Return only the lines running from the line that holds "Write part 2" to the line that holds "opening_h = 32; // [30:0.5:33]", including both.

[Start]

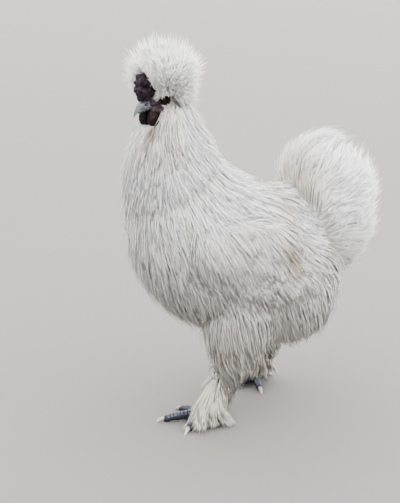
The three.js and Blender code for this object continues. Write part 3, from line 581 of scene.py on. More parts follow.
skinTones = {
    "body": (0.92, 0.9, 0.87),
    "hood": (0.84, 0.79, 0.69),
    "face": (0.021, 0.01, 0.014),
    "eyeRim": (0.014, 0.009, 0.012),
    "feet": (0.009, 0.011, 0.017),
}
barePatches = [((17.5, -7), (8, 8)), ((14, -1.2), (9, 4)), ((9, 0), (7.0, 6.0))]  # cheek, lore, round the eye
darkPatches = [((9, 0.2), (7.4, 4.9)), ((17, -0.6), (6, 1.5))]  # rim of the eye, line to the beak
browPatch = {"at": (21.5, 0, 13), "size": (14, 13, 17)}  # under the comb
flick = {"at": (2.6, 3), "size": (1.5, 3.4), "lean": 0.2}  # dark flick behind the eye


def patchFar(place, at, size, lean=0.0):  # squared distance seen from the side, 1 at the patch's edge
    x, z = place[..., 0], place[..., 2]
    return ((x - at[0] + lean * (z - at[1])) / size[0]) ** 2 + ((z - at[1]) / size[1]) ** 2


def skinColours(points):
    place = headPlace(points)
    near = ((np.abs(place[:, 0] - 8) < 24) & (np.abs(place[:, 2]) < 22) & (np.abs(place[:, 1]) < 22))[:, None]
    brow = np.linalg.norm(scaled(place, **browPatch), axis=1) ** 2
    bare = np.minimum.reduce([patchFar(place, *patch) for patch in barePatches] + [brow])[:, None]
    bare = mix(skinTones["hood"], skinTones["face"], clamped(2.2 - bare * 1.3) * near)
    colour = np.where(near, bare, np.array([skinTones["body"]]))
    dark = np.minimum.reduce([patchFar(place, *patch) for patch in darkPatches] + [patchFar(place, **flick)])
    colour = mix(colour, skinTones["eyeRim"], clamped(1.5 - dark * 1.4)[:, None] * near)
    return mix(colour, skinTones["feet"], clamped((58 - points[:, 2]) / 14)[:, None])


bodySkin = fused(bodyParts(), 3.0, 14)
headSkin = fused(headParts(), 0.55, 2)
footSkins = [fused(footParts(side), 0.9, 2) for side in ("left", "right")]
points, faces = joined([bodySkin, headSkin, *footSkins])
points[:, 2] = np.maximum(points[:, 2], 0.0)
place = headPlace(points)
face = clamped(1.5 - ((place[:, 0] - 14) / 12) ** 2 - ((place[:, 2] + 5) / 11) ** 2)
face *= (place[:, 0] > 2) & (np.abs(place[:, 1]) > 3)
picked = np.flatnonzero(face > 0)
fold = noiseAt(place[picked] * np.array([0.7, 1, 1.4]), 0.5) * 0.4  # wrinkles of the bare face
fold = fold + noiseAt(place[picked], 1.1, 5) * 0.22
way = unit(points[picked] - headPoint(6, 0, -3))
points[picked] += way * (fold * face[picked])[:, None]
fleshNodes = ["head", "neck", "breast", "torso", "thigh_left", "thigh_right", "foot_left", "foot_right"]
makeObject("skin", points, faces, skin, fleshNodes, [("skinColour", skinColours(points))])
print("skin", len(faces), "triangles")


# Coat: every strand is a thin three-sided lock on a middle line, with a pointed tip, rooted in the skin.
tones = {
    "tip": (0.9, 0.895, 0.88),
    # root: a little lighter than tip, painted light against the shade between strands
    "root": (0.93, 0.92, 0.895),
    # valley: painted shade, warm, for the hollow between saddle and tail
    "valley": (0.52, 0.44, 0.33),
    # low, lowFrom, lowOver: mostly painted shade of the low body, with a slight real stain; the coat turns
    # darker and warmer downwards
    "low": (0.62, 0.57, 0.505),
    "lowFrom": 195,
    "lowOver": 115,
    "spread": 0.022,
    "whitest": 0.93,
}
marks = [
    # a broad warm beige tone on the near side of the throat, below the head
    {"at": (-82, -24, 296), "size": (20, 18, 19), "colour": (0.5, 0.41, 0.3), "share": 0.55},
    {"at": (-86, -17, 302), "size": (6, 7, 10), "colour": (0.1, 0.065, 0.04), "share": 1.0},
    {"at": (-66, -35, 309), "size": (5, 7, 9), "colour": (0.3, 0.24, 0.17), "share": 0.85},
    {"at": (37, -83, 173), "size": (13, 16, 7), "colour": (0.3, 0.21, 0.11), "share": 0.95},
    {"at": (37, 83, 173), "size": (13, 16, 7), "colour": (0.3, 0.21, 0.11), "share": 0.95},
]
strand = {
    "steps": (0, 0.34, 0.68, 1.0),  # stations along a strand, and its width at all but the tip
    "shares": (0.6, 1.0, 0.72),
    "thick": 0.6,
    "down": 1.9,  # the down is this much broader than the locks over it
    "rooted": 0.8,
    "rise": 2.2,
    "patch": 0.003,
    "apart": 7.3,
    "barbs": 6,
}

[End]
[Start]

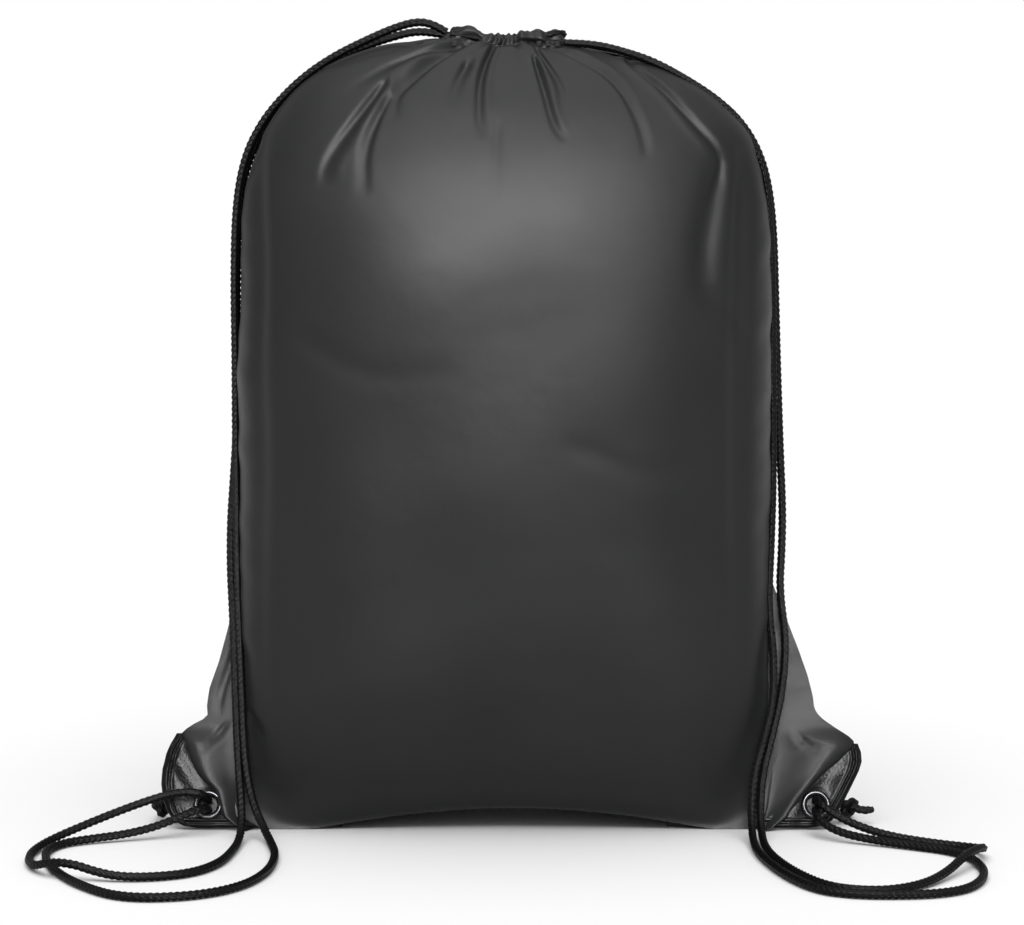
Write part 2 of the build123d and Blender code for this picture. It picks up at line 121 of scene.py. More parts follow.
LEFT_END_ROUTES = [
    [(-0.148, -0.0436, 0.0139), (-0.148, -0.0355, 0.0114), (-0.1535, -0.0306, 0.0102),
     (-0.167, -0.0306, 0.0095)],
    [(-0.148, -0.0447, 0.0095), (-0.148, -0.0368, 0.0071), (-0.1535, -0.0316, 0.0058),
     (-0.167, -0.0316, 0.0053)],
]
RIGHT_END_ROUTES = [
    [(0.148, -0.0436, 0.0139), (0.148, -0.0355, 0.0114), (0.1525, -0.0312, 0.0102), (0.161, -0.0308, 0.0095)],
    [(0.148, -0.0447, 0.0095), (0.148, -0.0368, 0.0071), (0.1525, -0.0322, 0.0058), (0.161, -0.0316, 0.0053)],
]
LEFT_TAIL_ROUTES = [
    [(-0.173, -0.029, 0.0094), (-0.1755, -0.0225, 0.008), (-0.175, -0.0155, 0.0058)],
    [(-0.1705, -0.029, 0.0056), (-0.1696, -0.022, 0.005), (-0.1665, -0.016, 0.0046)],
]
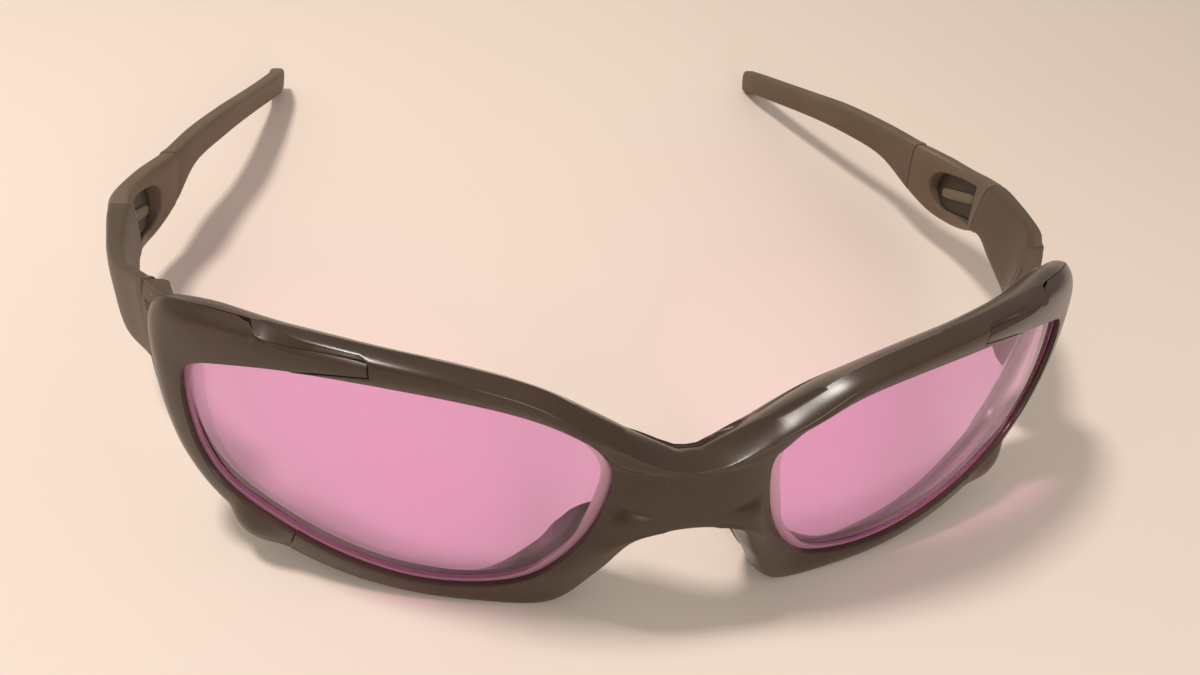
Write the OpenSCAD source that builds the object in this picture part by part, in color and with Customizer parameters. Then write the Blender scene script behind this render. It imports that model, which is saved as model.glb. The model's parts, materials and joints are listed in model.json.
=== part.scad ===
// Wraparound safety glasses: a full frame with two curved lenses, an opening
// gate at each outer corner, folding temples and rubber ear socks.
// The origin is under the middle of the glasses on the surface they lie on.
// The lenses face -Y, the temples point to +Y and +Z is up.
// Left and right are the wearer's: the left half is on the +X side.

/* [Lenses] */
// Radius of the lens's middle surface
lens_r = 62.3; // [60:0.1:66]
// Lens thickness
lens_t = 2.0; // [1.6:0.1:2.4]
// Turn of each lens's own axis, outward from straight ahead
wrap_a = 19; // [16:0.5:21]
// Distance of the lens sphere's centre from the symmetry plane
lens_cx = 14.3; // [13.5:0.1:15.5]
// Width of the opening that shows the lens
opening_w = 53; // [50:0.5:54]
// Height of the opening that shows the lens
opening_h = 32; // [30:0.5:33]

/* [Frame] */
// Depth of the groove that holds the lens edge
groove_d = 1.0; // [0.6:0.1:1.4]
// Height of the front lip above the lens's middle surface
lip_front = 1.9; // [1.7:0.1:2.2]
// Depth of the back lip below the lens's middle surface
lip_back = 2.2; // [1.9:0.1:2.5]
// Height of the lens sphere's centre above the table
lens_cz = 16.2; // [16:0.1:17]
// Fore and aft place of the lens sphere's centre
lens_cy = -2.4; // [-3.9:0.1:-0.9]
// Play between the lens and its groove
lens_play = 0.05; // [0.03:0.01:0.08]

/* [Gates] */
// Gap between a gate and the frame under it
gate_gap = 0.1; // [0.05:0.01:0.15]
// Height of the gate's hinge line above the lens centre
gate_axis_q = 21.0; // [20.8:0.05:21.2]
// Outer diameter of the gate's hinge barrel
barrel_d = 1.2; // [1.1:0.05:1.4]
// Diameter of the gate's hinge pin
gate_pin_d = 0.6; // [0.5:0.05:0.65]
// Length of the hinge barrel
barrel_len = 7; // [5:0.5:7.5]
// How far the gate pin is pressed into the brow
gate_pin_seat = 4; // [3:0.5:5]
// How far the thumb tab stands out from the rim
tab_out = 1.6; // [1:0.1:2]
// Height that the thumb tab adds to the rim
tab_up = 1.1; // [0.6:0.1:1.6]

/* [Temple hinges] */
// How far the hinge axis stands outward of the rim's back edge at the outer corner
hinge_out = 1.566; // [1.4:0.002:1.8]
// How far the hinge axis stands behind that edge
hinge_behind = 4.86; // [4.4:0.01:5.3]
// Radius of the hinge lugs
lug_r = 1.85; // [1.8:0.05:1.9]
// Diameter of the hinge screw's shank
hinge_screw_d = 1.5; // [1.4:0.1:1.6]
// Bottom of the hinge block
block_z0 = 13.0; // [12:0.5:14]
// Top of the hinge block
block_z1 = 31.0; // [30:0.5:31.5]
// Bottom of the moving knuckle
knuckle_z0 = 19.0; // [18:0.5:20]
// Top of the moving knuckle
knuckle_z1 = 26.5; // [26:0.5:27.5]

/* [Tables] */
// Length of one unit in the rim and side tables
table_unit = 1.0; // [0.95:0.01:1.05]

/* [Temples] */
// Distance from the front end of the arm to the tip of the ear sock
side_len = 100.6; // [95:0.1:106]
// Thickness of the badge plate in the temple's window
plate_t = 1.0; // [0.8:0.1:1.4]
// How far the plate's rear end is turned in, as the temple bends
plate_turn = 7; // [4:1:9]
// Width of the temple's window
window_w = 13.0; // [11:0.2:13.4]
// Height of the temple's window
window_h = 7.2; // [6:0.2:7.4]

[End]

— RESPONSE TO THE EXERCISE —
Write part 2 of the build123d and Blender code for this picture. It picks up at line 121 of scene.py. More parts follow.
LEFT_END_ROUTES = [
    [(-0.148, -0.0436, 0.0139), (-0.148, -0.0355, 0.0114), (-0.1535, -0.0306, 0.0102),
     (-0.167, -0.0306, 0.0095)],
    [(-0.148, -0.0447, 0.0095), (-0.148, -0.0368, 0.0071), (-0.1535, -0.0316, 0.0058),
     (-0.167, -0.0316, 0.0053)],
]
RIGHT_END_ROUTES = [
    [(0.148, -0.0436, 0.0139), (0.148, -0.0355, 0.0114), (0.1525, -0.0312, 0.0102), (0.161, -0.0308, 0.0095)],
    [(0.148, -0.0447, 0.0095), (0.148, -0.0368, 0.0071), (0.1525, -0.0322, 0.0058), (0.161, -0.0316, 0.0053)],
]
LEFT_TAIL_ROUTES = [
    [(-0.173, -0.029, 0.0094), (-0.1755, -0.0225, 0.008), (-0.175, -0.0155, 0.0058)],
    [(-0.1705, -0.029, 0.0056), (-0.1696, -0.022, 0.005), (-0.1665, -0.016, 0.0046)],
]
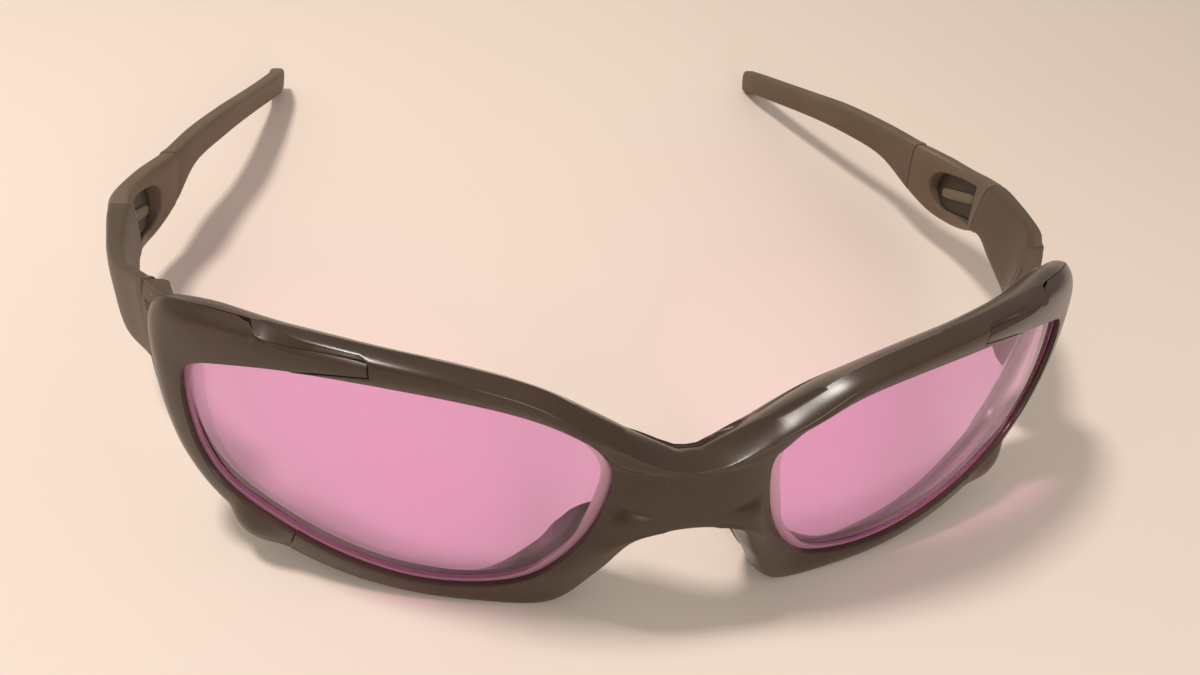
Write the OpenSCAD source that builds the object in this picture part by part, in color and with Customizer parameters. Then write the Blender scene script behind this render. It imports that model, which is saved as model.glb. The model's parts, materials and joints are listed in model.json.
=== part.scad ===
// Wraparound safety glasses: a full frame with two curved lenses, an opening
// gate at each outer corner, folding temples and rubber ear socks.
// The origin is under the middle of the glasses on the surface they lie on.
// The lenses face -Y, the temples point to +Y and +Z is up.
// Left and right are the wearer's: the left half is on the +X side.

/* [Lenses] */
// Radius of the lens's middle surface
lens_r = 62.3; // [60:0.1:66]
// Lens thickness
lens_t = 2.0; // [1.6:0.1:2.4]
// Turn of each lens's own axis, outward from straight ahead
wrap_a = 19; // [16:0.5:21]
// Distance of the lens sphere's centre from the symmetry plane
lens_cx = 14.3; // [13.5:0.1:15.5]
// Width of the opening that shows the lens
opening_w = 53; // [50:0.5:54]
// Height of the opening that shows the lens
opening_h = 32; // [30:0.5:33]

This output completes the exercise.